Wednesday, June 17, 2026

This Day

Woke up at six tired from staying up until 1:30 am. Looked through Instagram searching for something, perhaps a field of useful knowledge, but instead finding only jokey and juvenile memes. A scene from the 1980s movie Aliens redubbed with obscene audio. It makes me question why I keep returning to look at all these things, wondering if modern social media is addictive after all. I sometimes think that it might be. Have I trained the algorithm to show me something novel and instructive, or has it trained me to waste my time and show me ads? I returned to sleep around 8 am, and dreamt of my ex-girlfriend feeling the pain of that loss and my helplessness regarding my inability to synthesize the meaning of it with regards to my future.

When I awoke, I made an effort to shower and take care of my basic hygiene. Said my prayers, and then found myself driving into the city. Why did I do that? I only end up spending money. Did I really need to go out today? Why the city and not somewhere else? The Coast? Part of me thinks that I need to get out so I don't become too insular or isolated in my own head. 
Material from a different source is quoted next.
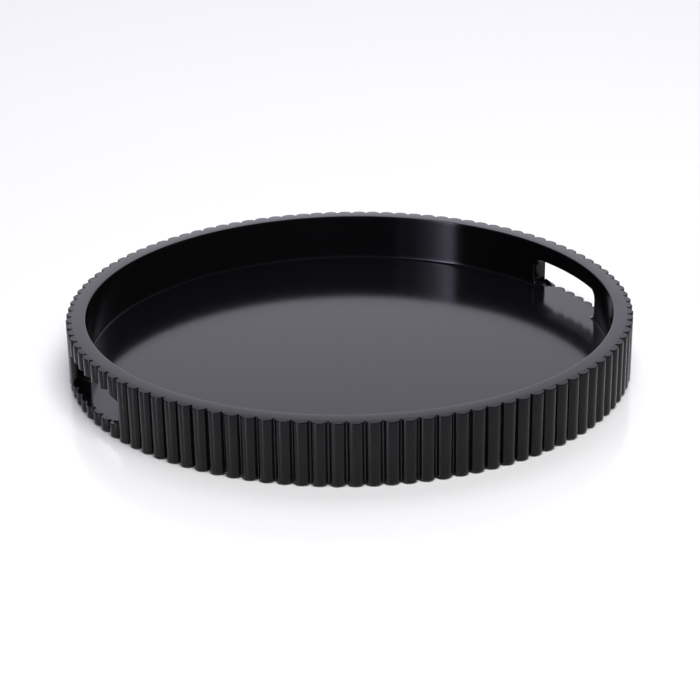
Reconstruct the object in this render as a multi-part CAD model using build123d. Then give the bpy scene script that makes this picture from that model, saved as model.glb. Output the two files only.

I had left too late to go to my usual weekend restaurant, so I tried something new. After depositing my check at the driver through bank, I drove to the other end of town to a corporate diner, and had steak and eggs, spending nearly forty dollars all told.

After my meal, I also stopped by the grocery store where I bought some food for the upcoming week. Tuna. Bananas. Chili. Blackberries. Salad. Fried chicken. Gatorade. I spent some time walking around and looking at things.

I bought some summer shorts, and shampoo aside from groceries. It also happened that I saw a one hundred dollar birdhouse for sale for fifty dollars. I eventually bought it after a brief phonecall with my mom who suggested Dad would like it very much. 

Now done shopping, I drove back home. I ate the blackberries in the car. On the way home, the cowling on the driver side wheel of the car partially came off and made a noise as it dragged on the highway and hit the wheel. I drove straight home for twenty minutes to deliver the birdhouse, but also fix the car by using zip ties to secure the cowling. The slapping noises had worried me, but I made it home without incident. I feared a cop might pull me over leaving me without free options to fix it, but mercifully I didn't encounter anyone.

The birdhouse was a hit with Dad. He couldn't wait to use it. I needed his help with my car, but he had to drive a granddaughter to the pool, so I waited with Mom in the living room for him to return. Mom read her book in the chair, and I surfed my phone making small talk about her day. I found out that after Dad had dropped off the granddaughter and returned home, he had gone to the shop to collect his bird seed, an indicator of his excitement. 

In the carport, he gave me the right wrench for me to fix the car (temporarily), which is unusual for me. I don't usually have the wherewithal to fix these kinds of problems by myself. I felt a strange pride and relief that the repair I made was holding up. 

I took my leave of my parents and returned to the shop by myself to drop off the food I had bought earlier, and was gratified again by the successful car repair, which was tested on the road at top speed. No noises.

There, I watched some videos, played computer games, marked my purchases in my special purchase book, and marveled at how much money I had spent today. Forty for breakfast, one hundred for groceries and clothing, fifty dollars for a birdhouse.

At ten o'clock, I decided it was time to leave, so I locked up and went to the other grocery store in town, buying ice cream and pepperoni sticks. One a carb treat which I shouldn't have bought, and the other a cheap protein that I hoped would help with night cravings. 

By the end of the day, I was in bed watching television and writing this down on my phone. I am somewhat disillusioned by my over preoccupation with games and social media. As a senior adult, I know it is all empty, useless time wasting getting me no closer to a secure future, but I don't know what else to do much of the time. I manage my feelings as best I can, holding to the hope that I will find a useful and fulfilling path that avoids ruin and letting other people down. Isolation is ramping up in my old age, and the "not-knowing" what to do every day is a stressor that is constantly increasing.

Tomorrow is another chance to try again. To make choices, to try and plan for the future. I fear calamities.